Ana Pinho tem correspondido ao primeiro-ministro, com Serralves a funcionar como meio para resolver alguns problemas institucionais, seja com a receção da coleção de obras de Joan Miró em 2016, seja agora com a absorção do Museu de Arte, Arquitectura e Tecnologia (MAAT) por Serralves, após o anúncio de que esta seria abandonada pela Fundação EDP. A Fundação de Serralves recebe 4,6 milhões de euros anualmente do Orçamento do Estado, a que se acrescentam outros apoios públicos através de fundos europeus.

Por entre este jogo de cadeiras, a guerra declarada por Ana Pinho aos trabalhadores da fundação e a sua recusa em implementar as diretrizes da Autoridade para as Condições do Trabalho, colocando os trabalhadores em tribunal a expensas do orçamento da Fundação, parece não merecer qualquer consideração do primeiro-ministro.

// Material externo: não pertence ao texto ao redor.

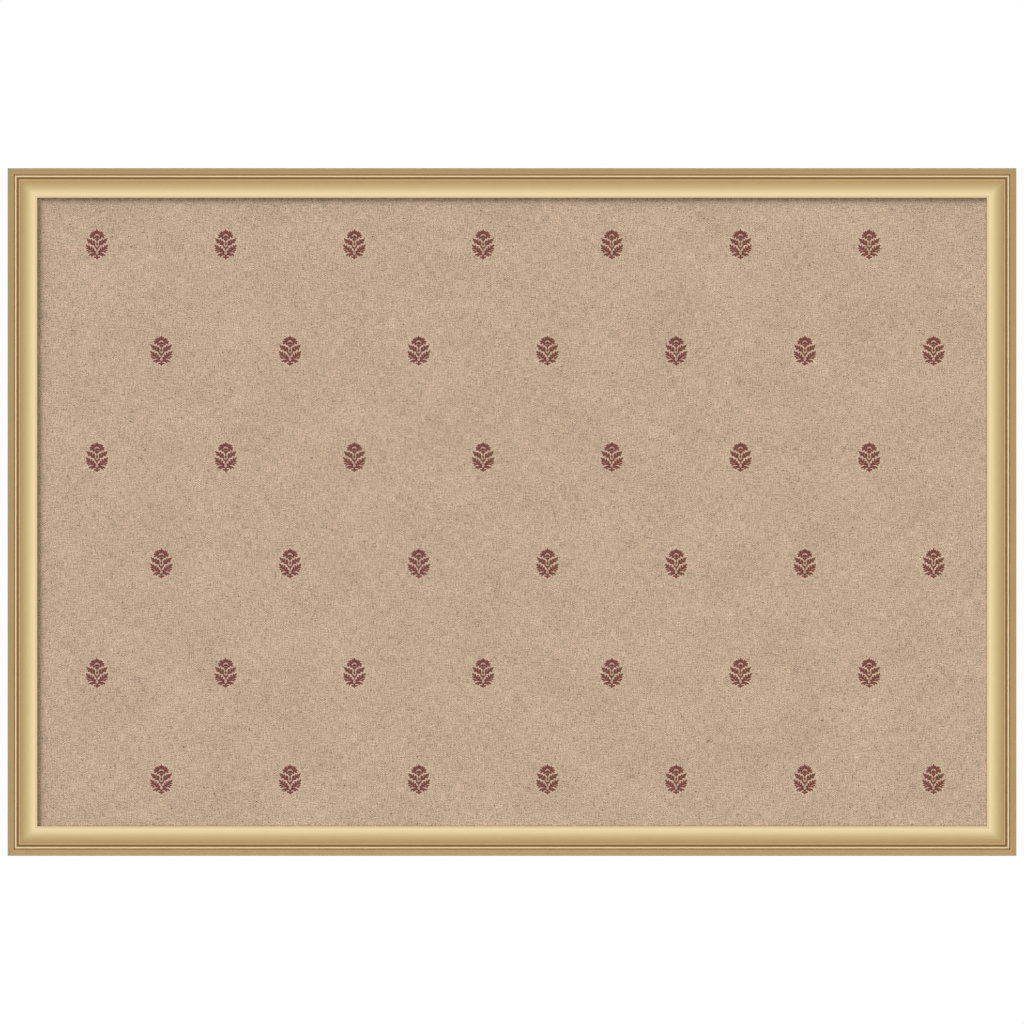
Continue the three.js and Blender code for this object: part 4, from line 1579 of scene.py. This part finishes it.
@dataclass
class WoodScrews:
    """Pan-head screws with a crossed recess and a cut thread, one in each button and two in each hanger."""

    finish: bpy.types.Material
    head_radius: float = 3 * MM
    head_height: float = 1.9 * MM
    head_round: float = 1.1 * MM
    head_steps: int = 8
    rim_height: float = 0.25 * MM
    rim_inset: float = 0.2 * MM
    neck_flare: float = 0.05 * MM
    neck_drop: float = 0.15 * MM
    core_radius: float = 1.05 * MM
    thread_height: float = 0.35 * MM
    thread_pitch: float = 1.3 * MM
    thread_start: float = 0.4 * MM
    thread_margin: float = 0.3 * MM
    thread_points: int = 72
    length: float = 14 * MM
    plain_shank: float = 3 * MM
    shank_radius: float = 1.4 * MM
    point: float = 3 * MM
    point_points: int = 14
    pole_radius: float = 0.04 * MM
    tip_radius: float = 0.06 * MM
    crown_points: int = 30
    crown_drop: float = 0.2 * MM
    recess_depth: float = 1.1 * MM
    recess_half_length: float = 1.75 * MM
    recess_half_width: float = 0.42 * MM
    recess_blend: float = 0.24 * MM
    recess_taper: float = 0.35
    columns: int = 56
    sharp_angle: float = 45.0
    seed: int = 11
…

Pelo contrário, tanto António Costa como a ministra da Cultura, Graça Fonseca, ignoraram ostensivamente os problemas laborais em Serralves desde o início da crise pandémica, com o primeiro-ministro a interromper inclusivamente uma reunião do Conselho de Ministros para assistir à reinauguração da Casa de Serralves em julho deste ano e, em agosto, a discursar na inauguração da exposição “Joan Miró: Signos e Figuração”.

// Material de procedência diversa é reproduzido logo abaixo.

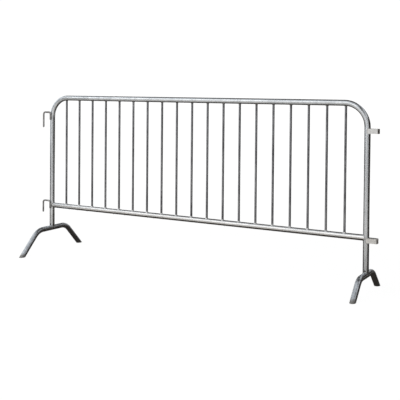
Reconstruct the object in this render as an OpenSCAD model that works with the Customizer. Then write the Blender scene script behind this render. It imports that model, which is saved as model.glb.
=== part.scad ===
// Crowd control barrier: a hot-dip galvanised steel tube panel on two bridge feet.
// Millimetres. +X runs along the panel from the hook end to the loop end, +Y to its
// back and +Z up. The origin is on the ground, midway between the two posts.

/* [Panel] */
// Distance between the two post axes
post_spacing = 2300; // [1800:10:2600]
// Overall height above the ground
panel_height = 1100; // [1090:5:1200]
// Outside diameter of the frame, bottom rail and foot tubes
tube_od = 35; // [33:0.5:38]
// Wall thickness of those tubes
tube_wall = 1.6; // [1.2:0.1:2.0]
// Centreline radius of the two top corners
corner_radius = 136; // [110:1:150]
// Height of the bottom rail's axis
bottom_rail_height = 319; // [280:1:400]

/* [Infill bars] */
// Number of upright bars
bar_count = 19; // [13:1:21]
// Outside diameter of a bar
bar_od = 14; // [10:0.5:16]
// Wall thickness of a bar
bar_wall = 1.5; // [1:0.1:2]
// Distance from each post axis to the first bar's axis
bar_end_gap = 128.5; // [115:0.5:160]

/* [Hooks] */
// Diameter of the hook rod
hook_rod = 12; // [10:0.5:14]
// Distance from the welded leg's axis to the hanging leg's axis
hook_reach = 62; // [50:1:80]
// Centreline radius of the hook's bends
hook_bend = 14; // [10:1:20]
// Length of the welded leg below the arm's axis
hook_weld_leg = 53; // [40:1:70]
// Height of the upper hook's arm
upper_hook_height = 980; // [900:1:985]
// Length of the upper hook's hanging leg below the arm's axis
upper_hook_drop = 104; // [70:1:130]
// Height of the lower hook's arm
lower_hook_height = 352; // [330:1:420]
// Length of the lower hook's hanging leg below the arm's axis
lower_hook_drop = 82; // [60:1:110]

/* [Loops] */
// Height of the strap that the loops are bent from
loop_strap_height = 28; // [20:1:40]
// Thickness of the strap
loop_strap = 5; // [4:0.5:6]
// Width across the outside of a loop
loop_width = 37; // [36:0.5:46]
// Outer corner radius of a loop
loop_corner = 9; // [7:0.5:12]
// Distance from the post axis to the loop's outer end
loop_reach = 68; // [55:1:85]
// Height of the upper loop's middle
upper_loop_height = 925; // [850:1:940]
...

Em comunicado, os Educadores de Serralves relembram ao primeiro-ministro a carta enviada por ocasião da sua ida a Serralves, uma carta a que não receberam qualquer resposta ou mereceu qualquer comentário público de António Costa. O Governo “vai continuar a financiar instituições sem exigir o cumprimento das leis laborais?”, questionavam na carta. 

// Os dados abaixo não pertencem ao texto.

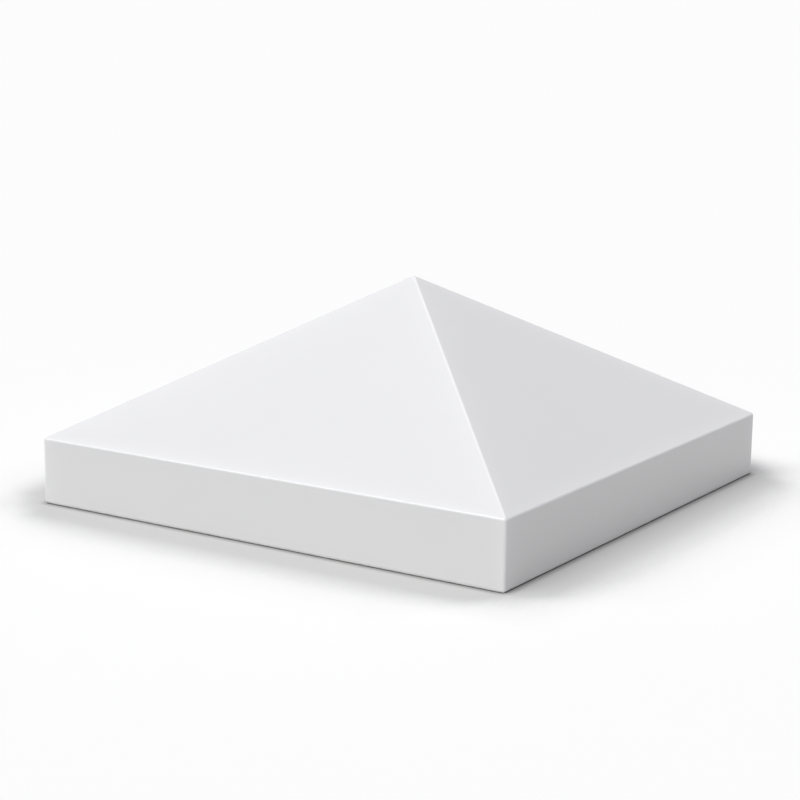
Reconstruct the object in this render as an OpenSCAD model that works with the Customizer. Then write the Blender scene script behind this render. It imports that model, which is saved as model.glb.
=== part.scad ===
// Pyramid newel post cap: one solid casting with a square plan, a plain
// upright band, a four sided roof and a flat underside that is bedded on the
// top of the post. Millimetres, +Z up, origin at the centre of the underside.

/* [Cap] */
// Side of the square plan, measured over the band
cap_side = 355.6; // [200:0.1:500]
// Height of the plain upright band, from the underside to the eave
band_h = 44.45; // [15:0.05:90]
// Rise of the roof from the eave to the point where its four faces would meet
roof_rise = 104.8; // [19:0.05:200]

/* [Edges] */
// Radius of the band's arrises: its four uprights, the eave and the foot
arris_r = 2; // [0.5:0.1:5]
// Radius of the roof's four hips and of its peak
hip_r = 3; // [0.5:0.1:8]

/* [Finish] */
// Colour of the primed casting
cap_colour = "#e8e8e7"; // [#e8e8e7:primer white, #d9d2c3:stone, #8a8c8e:grey]

/* [Hidden] */
$fn = 96;

half_side = cap_side / 2;
peak_z = band_h + roof_rise;
// Slopes from level: of a roof face, and of the hip between two of them
roof_slope = atan(roof_rise / half_side);
hip_slope = atan(roof_rise / (half_side * sqrt(2)));
// Fall of a roof face away to either side of a hip, in the section across it
hip_fall = acos(
    sin(roof_slope) * sin(hip_slope) / sqrt(2) + cos(roof_slope) * cos(hip_slope)
);
// The sections are carried this far, clear past the casting on every side
reach = 2 * cap_side;

// A point at a distance from p, along a bearing in degrees
function along(p, bearing, distance) = p + distance * [cos(bearing), sin(bearing)];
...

“Não podemos deixar de sublinhar a gravidade desta posição por parte do Governo, contrariando o que defende publicamente na Agenda do Trabalho Digno e no Estatuto dos Profissionais da Área da Cultura relativamente ao combate à precariedade”, escrevem agora os Educadores.

Em Tribunal, a inspetora da ACT explicou que estes trabalhadores estavam sujeitos a um “documento orientador”, onde consultavam, por exemplo, a “grelha de atividades diárias, faltas com justa causa, duração das visitas e reuniões de planeamento”, o que confirma o seu vínculo como trabalhadores por conta de outrem e não como trabalhadores independentes.